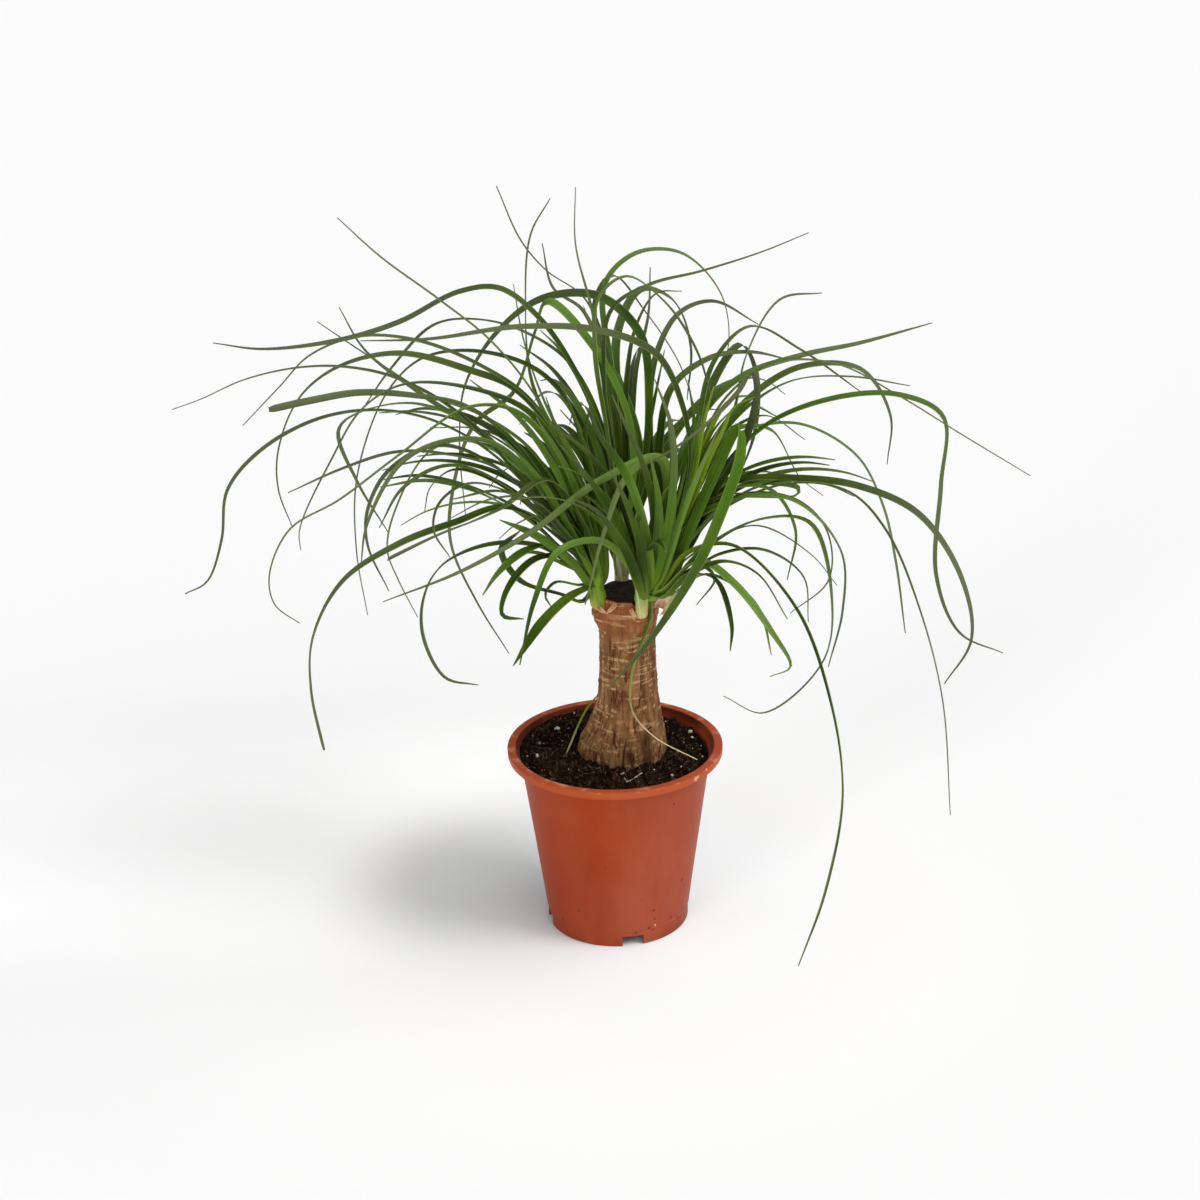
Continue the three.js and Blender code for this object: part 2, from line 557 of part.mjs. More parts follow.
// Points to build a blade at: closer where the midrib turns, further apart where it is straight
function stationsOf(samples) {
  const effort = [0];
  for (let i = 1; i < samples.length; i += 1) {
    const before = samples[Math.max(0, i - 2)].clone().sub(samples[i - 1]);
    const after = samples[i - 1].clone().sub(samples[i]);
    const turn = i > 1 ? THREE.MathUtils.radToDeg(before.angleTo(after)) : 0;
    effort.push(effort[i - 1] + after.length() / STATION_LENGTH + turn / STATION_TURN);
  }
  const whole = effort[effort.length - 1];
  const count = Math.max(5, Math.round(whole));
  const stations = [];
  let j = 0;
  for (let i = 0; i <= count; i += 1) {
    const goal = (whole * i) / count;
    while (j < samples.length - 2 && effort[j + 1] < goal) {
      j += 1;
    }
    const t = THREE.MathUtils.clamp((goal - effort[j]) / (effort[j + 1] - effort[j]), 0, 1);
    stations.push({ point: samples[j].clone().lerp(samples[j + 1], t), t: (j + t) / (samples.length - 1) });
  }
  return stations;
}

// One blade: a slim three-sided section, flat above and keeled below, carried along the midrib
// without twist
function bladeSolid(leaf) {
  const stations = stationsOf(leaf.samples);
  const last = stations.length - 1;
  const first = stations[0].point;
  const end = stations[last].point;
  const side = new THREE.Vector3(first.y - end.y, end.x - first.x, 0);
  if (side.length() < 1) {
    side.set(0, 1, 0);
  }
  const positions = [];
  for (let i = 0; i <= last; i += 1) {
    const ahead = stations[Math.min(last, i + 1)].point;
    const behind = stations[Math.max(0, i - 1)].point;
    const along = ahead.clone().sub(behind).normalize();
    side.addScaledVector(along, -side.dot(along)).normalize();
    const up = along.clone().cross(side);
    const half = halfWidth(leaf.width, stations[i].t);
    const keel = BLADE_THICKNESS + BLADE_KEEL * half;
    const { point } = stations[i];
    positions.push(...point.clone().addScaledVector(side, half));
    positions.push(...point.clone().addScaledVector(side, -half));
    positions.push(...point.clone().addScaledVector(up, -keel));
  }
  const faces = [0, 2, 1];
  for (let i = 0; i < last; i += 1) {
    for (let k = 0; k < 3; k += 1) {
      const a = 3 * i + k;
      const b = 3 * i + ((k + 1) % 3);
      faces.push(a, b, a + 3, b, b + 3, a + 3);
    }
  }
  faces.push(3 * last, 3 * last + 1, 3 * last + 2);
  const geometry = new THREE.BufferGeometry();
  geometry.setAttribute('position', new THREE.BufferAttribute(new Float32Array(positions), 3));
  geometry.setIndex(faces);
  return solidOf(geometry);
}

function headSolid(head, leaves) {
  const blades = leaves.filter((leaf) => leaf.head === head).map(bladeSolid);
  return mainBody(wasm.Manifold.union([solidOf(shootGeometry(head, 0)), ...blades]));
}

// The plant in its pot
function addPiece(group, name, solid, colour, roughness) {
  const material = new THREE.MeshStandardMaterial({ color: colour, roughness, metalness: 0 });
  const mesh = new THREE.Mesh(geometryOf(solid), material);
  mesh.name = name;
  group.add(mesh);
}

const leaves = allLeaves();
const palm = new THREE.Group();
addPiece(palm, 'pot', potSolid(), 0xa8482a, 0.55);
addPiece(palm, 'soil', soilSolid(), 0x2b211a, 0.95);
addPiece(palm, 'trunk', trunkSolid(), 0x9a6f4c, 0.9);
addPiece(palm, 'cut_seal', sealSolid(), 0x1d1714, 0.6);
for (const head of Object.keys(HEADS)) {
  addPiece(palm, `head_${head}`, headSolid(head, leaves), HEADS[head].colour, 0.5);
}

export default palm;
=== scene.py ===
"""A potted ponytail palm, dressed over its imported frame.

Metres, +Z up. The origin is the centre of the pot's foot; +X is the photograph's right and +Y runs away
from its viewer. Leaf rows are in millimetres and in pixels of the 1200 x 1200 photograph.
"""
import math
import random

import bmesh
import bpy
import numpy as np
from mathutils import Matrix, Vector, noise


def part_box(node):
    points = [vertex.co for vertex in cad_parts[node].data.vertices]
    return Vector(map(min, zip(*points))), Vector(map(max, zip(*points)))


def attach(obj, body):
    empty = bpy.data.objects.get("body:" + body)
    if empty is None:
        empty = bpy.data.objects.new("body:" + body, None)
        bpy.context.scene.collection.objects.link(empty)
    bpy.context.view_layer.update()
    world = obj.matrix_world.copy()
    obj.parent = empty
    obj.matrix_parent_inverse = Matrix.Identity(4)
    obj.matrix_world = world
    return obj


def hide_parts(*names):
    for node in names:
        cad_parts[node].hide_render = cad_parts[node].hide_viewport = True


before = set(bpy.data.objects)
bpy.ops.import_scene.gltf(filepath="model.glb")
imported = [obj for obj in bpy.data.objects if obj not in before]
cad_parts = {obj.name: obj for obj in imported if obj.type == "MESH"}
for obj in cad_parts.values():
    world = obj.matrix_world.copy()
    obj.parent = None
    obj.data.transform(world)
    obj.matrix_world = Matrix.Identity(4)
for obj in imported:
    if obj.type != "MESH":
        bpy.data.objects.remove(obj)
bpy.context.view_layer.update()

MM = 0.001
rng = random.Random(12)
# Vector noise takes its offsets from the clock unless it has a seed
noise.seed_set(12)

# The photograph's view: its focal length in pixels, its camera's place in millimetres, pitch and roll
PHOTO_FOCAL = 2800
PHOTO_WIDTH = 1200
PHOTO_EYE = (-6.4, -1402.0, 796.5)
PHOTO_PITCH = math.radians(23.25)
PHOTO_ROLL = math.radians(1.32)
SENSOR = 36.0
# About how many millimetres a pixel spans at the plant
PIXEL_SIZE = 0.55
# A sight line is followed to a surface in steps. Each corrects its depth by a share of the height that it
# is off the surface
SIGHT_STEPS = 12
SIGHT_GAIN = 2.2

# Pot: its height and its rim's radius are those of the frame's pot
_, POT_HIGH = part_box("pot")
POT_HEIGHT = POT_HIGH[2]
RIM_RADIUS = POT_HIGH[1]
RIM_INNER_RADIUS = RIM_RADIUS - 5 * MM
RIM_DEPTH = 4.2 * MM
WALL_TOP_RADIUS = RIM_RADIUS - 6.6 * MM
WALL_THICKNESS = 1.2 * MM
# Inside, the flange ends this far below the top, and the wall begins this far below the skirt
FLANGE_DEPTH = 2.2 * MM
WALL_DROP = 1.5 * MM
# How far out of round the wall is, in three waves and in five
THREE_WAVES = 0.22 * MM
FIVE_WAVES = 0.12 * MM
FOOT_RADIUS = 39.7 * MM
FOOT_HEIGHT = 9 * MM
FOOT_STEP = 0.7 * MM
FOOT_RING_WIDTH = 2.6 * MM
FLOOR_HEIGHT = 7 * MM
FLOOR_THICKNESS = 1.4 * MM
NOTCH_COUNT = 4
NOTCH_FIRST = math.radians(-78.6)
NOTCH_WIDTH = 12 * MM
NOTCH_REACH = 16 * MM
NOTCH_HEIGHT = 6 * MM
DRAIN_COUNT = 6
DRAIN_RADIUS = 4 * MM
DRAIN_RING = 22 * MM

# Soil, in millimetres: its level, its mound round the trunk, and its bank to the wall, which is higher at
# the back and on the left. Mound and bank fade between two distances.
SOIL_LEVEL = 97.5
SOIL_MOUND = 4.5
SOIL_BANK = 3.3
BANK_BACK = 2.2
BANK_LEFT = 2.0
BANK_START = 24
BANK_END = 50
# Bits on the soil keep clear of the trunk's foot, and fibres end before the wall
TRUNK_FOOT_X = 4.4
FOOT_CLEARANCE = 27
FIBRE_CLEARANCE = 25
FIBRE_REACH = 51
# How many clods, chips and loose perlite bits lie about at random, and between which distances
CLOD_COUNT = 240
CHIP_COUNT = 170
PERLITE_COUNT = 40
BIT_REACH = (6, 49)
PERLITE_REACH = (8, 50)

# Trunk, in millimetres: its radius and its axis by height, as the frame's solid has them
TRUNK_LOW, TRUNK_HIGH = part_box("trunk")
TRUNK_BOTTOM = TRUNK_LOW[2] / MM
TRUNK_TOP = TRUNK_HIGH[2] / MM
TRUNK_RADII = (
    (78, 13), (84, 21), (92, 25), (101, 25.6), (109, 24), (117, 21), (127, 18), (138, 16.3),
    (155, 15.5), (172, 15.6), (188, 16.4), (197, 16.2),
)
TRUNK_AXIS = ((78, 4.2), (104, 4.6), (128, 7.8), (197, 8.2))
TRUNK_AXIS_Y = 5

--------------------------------

» Task statement: Write out, from the lines above, only those from the line with "function headSolid(head, leaves)" to the line with "for node in", exactly as given, including the first and the last.

» Exercise response:
function headSolid(head, leaves) {
  const blades = leaves.filter((leaf) => leaf.head === head).map(bladeSolid);
  return mainBody(wasm.Manifold.union([solidOf(shootGeometry(head, 0)), ...blades]));
}

// The plant in its pot
function addPiece(group, name, solid, colour, roughness) {
  const material = new THREE.MeshStandardMaterial({ color: colour, roughness, metalness: 0 });
  const mesh = new THREE.Mesh(geometryOf(solid), material);
  mesh.name = name;
  group.add(mesh);
}

const leaves = allLeaves();
const palm = new THREE.Group();
addPiece(palm, 'pot', potSolid(), 0xa8482a, 0.55);
addPiece(palm, 'soil', soilSolid(), 0x2b211a, 0.95);
addPiece(palm, 'trunk', trunkSolid(), 0x9a6f4c, 0.9);
addPiece(palm, 'cut_seal', sealSolid(), 0x1d1714, 0.6);
for (const head of Object.keys(HEADS)) {
  addPiece(palm, `head_${head}`, headSolid(head, leaves), HEADS[head].colour, 0.5);
}

export default palm;
=== scene.py ===
"""A potted ponytail palm, dressed over its imported frame.

Metres, +Z up. The origin is the centre of the pot's foot; +X is the photograph's right and +Y runs away
from its viewer. Leaf rows are in millimetres and in pixels of the 1200 x 1200 photograph.
"""
import math
import random

import bmesh
import bpy
import numpy as np
from mathutils import Matrix, Vector, noise


def part_box(node):
    points = [vertex.co for vertex in cad_parts[node].data.vertices]
    return Vector(map(min, zip(*points))), Vector(map(max, zip(*points)))


def attach(obj, body):
    empty = bpy.data.objects.get("body:" + body)
    if empty is None:
        empty = bpy.data.objects.new("body:" + body, None)
        bpy.context.scene.collection.objects.link(empty)
    bpy.context.view_layer.update()
    world = obj.matrix_world.copy()
    obj.parent = empty
    obj.matrix_parent_inverse = Matrix.Identity(4)
    obj.matrix_world = world
    return obj


def hide_parts(*names):
    for node in names:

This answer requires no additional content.